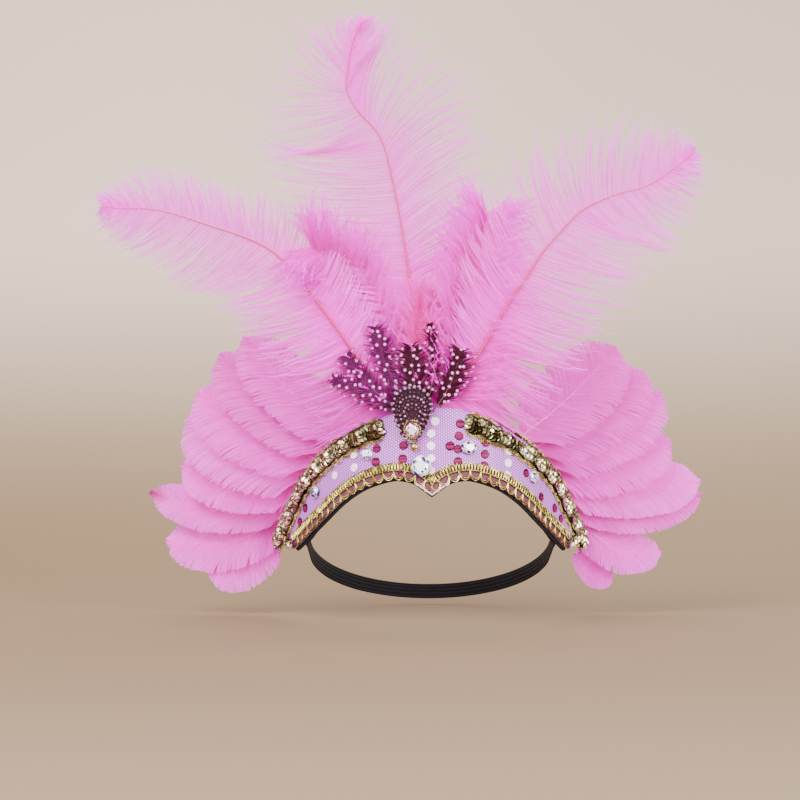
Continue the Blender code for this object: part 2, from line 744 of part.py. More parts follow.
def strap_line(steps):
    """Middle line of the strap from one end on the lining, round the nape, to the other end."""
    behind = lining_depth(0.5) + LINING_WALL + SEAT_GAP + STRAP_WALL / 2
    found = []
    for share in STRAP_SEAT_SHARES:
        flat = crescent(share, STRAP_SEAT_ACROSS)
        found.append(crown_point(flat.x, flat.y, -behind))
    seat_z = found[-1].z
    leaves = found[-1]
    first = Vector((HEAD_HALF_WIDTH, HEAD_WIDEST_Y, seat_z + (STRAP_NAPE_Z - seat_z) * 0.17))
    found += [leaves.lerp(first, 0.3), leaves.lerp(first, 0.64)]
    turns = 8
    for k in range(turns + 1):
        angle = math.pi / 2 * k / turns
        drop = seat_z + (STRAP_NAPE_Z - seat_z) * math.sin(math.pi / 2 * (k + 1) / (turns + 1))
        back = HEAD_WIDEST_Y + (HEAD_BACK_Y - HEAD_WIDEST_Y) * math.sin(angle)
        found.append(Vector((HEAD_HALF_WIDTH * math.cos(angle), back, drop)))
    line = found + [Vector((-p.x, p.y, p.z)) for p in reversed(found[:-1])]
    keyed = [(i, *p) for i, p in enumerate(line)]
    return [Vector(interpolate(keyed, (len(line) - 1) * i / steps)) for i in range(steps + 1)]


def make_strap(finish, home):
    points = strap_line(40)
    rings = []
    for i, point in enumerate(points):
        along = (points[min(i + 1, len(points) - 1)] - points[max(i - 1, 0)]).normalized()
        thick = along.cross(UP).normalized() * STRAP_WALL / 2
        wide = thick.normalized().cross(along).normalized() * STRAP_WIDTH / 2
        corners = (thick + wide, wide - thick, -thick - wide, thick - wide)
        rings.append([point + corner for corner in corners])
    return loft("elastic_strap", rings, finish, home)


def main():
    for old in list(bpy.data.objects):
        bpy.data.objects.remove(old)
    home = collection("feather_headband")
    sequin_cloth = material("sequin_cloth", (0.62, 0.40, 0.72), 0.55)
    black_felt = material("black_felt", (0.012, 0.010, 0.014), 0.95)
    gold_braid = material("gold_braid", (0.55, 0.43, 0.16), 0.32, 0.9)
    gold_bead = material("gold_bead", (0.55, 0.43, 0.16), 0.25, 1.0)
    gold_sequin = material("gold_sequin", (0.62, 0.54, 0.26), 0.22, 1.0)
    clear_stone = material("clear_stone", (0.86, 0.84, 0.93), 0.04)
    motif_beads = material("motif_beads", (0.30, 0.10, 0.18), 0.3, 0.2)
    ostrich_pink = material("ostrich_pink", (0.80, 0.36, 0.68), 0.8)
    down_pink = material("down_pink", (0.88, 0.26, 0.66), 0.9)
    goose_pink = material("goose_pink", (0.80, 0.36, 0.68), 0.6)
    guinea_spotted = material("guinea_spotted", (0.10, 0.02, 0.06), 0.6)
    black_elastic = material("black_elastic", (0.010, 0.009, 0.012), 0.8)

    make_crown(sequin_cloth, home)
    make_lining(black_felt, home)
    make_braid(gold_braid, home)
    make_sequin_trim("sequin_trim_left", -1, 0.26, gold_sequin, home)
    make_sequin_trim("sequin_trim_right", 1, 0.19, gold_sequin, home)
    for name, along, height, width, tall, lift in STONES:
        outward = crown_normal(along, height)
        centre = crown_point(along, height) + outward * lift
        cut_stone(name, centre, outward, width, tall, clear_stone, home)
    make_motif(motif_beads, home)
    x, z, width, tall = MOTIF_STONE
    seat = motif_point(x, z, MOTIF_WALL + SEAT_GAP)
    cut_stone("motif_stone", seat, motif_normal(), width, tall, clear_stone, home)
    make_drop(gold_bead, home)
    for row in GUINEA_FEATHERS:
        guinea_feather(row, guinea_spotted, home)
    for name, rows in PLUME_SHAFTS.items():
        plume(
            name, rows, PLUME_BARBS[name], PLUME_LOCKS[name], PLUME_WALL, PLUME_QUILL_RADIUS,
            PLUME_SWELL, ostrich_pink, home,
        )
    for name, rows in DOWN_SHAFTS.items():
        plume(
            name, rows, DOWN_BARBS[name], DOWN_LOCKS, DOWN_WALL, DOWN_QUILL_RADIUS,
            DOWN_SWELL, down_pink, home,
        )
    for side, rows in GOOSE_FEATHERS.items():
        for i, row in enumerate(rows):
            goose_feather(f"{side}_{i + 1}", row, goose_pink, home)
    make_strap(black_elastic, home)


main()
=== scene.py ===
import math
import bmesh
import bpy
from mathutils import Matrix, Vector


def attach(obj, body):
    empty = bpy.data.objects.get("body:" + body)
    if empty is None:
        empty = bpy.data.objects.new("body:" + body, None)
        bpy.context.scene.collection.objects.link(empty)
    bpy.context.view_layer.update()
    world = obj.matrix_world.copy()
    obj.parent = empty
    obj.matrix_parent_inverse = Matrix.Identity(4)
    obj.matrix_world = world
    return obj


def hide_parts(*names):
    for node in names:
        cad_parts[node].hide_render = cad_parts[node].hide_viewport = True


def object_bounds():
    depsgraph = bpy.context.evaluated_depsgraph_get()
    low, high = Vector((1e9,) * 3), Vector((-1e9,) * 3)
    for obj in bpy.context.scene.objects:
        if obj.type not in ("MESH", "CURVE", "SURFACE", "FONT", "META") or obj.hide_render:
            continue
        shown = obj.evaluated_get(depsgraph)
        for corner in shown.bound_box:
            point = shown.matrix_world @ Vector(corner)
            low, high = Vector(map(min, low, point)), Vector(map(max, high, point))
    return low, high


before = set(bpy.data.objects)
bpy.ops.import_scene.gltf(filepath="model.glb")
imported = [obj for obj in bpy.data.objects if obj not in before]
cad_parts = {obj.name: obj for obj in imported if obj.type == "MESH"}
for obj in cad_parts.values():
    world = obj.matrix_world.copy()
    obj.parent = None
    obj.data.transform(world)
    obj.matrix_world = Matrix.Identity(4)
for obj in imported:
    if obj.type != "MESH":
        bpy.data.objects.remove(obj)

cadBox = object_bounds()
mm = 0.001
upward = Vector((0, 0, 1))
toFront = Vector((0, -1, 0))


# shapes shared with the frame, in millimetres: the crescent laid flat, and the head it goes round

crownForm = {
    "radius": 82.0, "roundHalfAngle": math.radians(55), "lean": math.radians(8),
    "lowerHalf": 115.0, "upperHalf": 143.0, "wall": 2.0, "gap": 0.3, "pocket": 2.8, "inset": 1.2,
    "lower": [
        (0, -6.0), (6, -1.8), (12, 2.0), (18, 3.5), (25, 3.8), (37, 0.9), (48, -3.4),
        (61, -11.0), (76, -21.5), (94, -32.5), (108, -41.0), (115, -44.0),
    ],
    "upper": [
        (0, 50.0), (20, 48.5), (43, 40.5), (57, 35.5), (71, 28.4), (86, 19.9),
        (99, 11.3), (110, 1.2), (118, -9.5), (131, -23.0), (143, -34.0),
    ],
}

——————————

# [Exercise details]
Restate the whole listing exactly, leaving out nothing.

# [Response below]
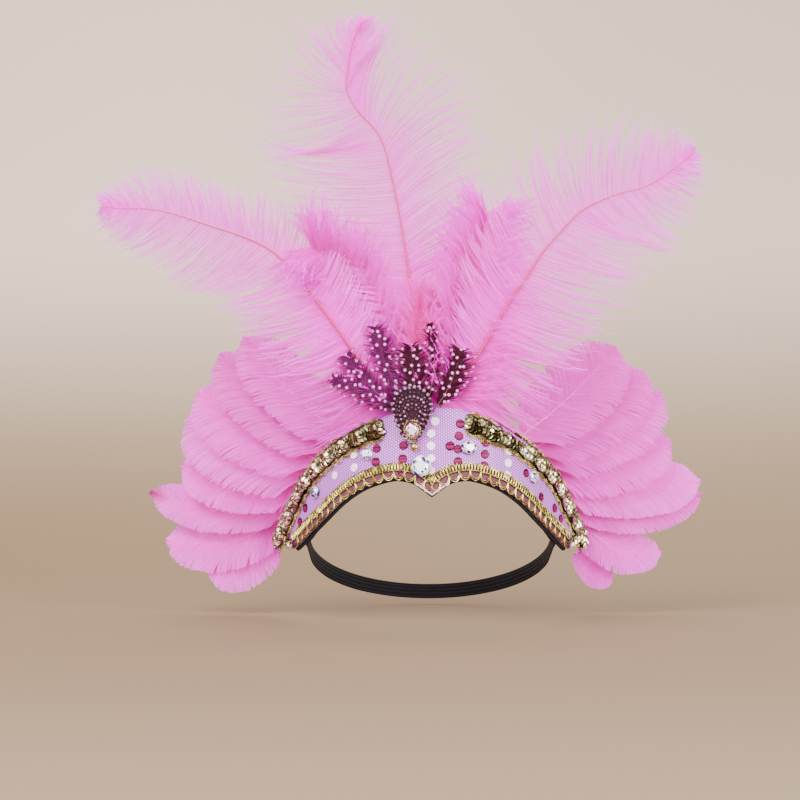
Continue the Blender code for this object: part 2, from line 744 of part.py. More parts follow.
def strap_line(steps):
    """Middle line of the strap from one end on the lining, round the nape, to the other end."""
    behind = lining_depth(0.5) + LINING_WALL + SEAT_GAP + STRAP_WALL / 2
    found = []
    for share in STRAP_SEAT_SHARES:
        flat = crescent(share, STRAP_SEAT_ACROSS)
        found.append(crown_point(flat.x, flat.y, -behind))
    seat_z = found[-1].z
    leaves = found[-1]
    first = Vector((HEAD_HALF_WIDTH, HEAD_WIDEST_Y, seat_z + (STRAP_NAPE_Z - seat_z) * 0.17))
    found += [leaves.lerp(first, 0.3), leaves.lerp(first, 0.64)]
    turns = 8
    for k in range(turns + 1):
        angle = math.pi / 2 * k / turns
        drop = seat_z + (STRAP_NAPE_Z - seat_z) * math.sin(math.pi / 2 * (k + 1) / (turns + 1))
        back = HEAD_WIDEST_Y + (HEAD_BACK_Y - HEAD_WIDEST_Y) * math.sin(angle)
        found.append(Vector((HEAD_HALF_WIDTH * math.cos(angle), back, drop)))
    line = found + [Vector((-p.x, p.y, p.z)) for p in reversed(found[:-1])]
    keyed = [(i, *p) for i, p in enumerate(line)]
    return [Vector(interpolate(keyed, (len(line) - 1) * i / steps)) for i in range(steps + 1)]


def make_strap(finish, home):
    points = strap_line(40)
    rings = []
    for i, point in enumerate(points):
        along = (points[min(i + 1, len(points) - 1)] - points[max(i - 1, 0)]).normalized()
        thick = along.cross(UP).normalized() * STRAP_WALL / 2
        wide = thick.normalized().cross(along).normalized() * STRAP_WIDTH / 2
        corners = (thick + wide, wide - thick, -thick - wide, thick - wide)
        rings.append([point + corner for corner in corners])
    return loft("elastic_strap", rings, finish, home)


def main():
    for old in list(bpy.data.objects):
        bpy.data.objects.remove(old)
    home = collection("feather_headband")
    sequin_cloth = material("sequin_cloth", (0.62, 0.40, 0.72), 0.55)
    black_felt = material("black_felt", (0.012, 0.010, 0.014), 0.95)
    gold_braid = material("gold_braid", (0.55, 0.43, 0.16), 0.32, 0.9)
    gold_bead = material("gold_bead", (0.55, 0.43, 0.16), 0.25, 1.0)
    gold_sequin = material("gold_sequin", (0.62, 0.54, 0.26), 0.22, 1.0)
    clear_stone = material("clear_stone", (0.86, 0.84, 0.93), 0.04)
    motif_beads = material("motif_beads", (0.30, 0.10, 0.18), 0.3, 0.2)
    ostrich_pink = material("ostrich_pink", (0.80, 0.36, 0.68), 0.8)
    down_pink = material("down_pink", (0.88, 0.26, 0.66), 0.9)
    goose_pink = material("goose_pink", (0.80, 0.36, 0.68), 0.6)
    guinea_spotted = material("guinea_spotted", (0.10, 0.02, 0.06), 0.6)
    black_elastic = material("black_elastic", (0.010, 0.009, 0.012), 0.8)

    make_crown(sequin_cloth, home)
    make_lining(black_felt, home)
    make_braid(gold_braid, home)
    make_sequin_trim("sequin_trim_left", -1, 0.26, gold_sequin, home)
    make_sequin_trim("sequin_trim_right", 1, 0.19, gold_sequin, home)
    for name, along, height, width, tall, lift in STONES:
        outward = crown_normal(along, height)
        centre = crown_point(along, height) + outward * lift
        cut_stone(name, centre, outward, width, tall, clear_stone, home)
    make_motif(motif_beads, home)
    x, z, width, tall = MOTIF_STONE
    seat = motif_point(x, z, MOTIF_WALL + SEAT_GAP)
    cut_stone("motif_stone", seat, motif_normal(), width, tall, clear_stone, home)
    make_drop(gold_bead, home)
    for row in GUINEA_FEATHERS:
        guinea_feather(row, guinea_spotted, home)
    for name, rows in PLUME_SHAFTS.items():
        plume(
            name, rows, PLUME_BARBS[name], PLUME_LOCKS[name], PLUME_WALL, PLUME_QUILL_RADIUS,
            PLUME_SWELL, ostrich_pink, home,
        )
    for name, rows in DOWN_SHAFTS.items():
        plume(
            name, rows, DOWN_BARBS[name], DOWN_LOCKS, DOWN_WALL, DOWN_QUILL_RADIUS,
            DOWN_SWELL, down_pink, home,
        )
    for side, rows in GOOSE_FEATHERS.items():
        for i, row in enumerate(rows):
            goose_feather(f"{side}_{i + 1}", row, goose_pink, home)
    make_strap(black_elastic, home)


main()
=== scene.py ===
import math
import bmesh
import bpy
from mathutils import Matrix, Vector


def attach(obj, body):
    empty = bpy.data.objects.get("body:" + body)
    if empty is None:
        empty = bpy.data.objects.new("body:" + body, None)
        bpy.context.scene.collection.objects.link(empty)
    bpy.context.view_layer.update()
    world = obj.matrix_world.copy()
    obj.parent = empty
    obj.matrix_parent_inverse = Matrix.Identity(4)
    obj.matrix_world = world
    return obj


def hide_parts(*names):
    for node in names:
        cad_parts[node].hide_render = cad_parts[node].hide_viewport = True


def object_bounds():
    depsgraph = bpy.context.evaluated_depsgraph_get()
    low, high = Vector((1e9,) * 3), Vector((-1e9,) * 3)
    for obj in bpy.context.scene.objects:
        if obj.type not in ("MESH", "CURVE", "SURFACE", "FONT", "META") or obj.hide_render:
            continue
        shown = obj.evaluated_get(depsgraph)
        for corner in shown.bound_box:
            point = shown.matrix_world @ Vector(corner)
            low, high = Vector(map(min, low, point)), Vector(map(max, high, point))
    return low, high


before = set(bpy.data.objects)
bpy.ops.import_scene.gltf(filepath="model.glb")
imported = [obj for obj in bpy.data.objects if obj not in before]
cad_parts = {obj.name: obj for obj in imported if obj.type == "MESH"}
for obj in cad_parts.values():
    world = obj.matrix_world.copy()
    obj.parent = None
    obj.data.transform(world)
    obj.matrix_world = Matrix.Identity(4)
for obj in imported:
    if obj.type != "MESH":
        bpy.data.objects.remove(obj)

cadBox = object_bounds()
mm = 0.001
upward = Vector((0, 0, 1))
toFront = Vector((0, -1, 0))


# shapes shared with the frame, in millimetres: the crescent laid flat, and the head it goes round

crownForm = {
    "radius": 82.0, "roundHalfAngle": math.radians(55), "lean": math.radians(8),
    "lowerHalf": 115.0, "upperHalf": 143.0, "wall": 2.0, "gap": 0.3, "pocket": 2.8, "inset": 1.2,
    "lower": [
        (0, -6.0), (6, -1.8), (12, 2.0), (18, 3.5), (25, 3.8), (37, 0.9), (48, -3.4),
        (61, -11.0), (76, -21.5), (94, -32.5), (108, -41.0), (115, -44.0),
    ],
    "upper": [
        (0, 50.0), (20, 48.5), (43, 40.5), (57, 35.5), (71, 28.4), (86, 19.9),
        (99, 11.3), (110, 1.2), (118, -9.5), (131, -23.0), (143, -34.0),
    ],
}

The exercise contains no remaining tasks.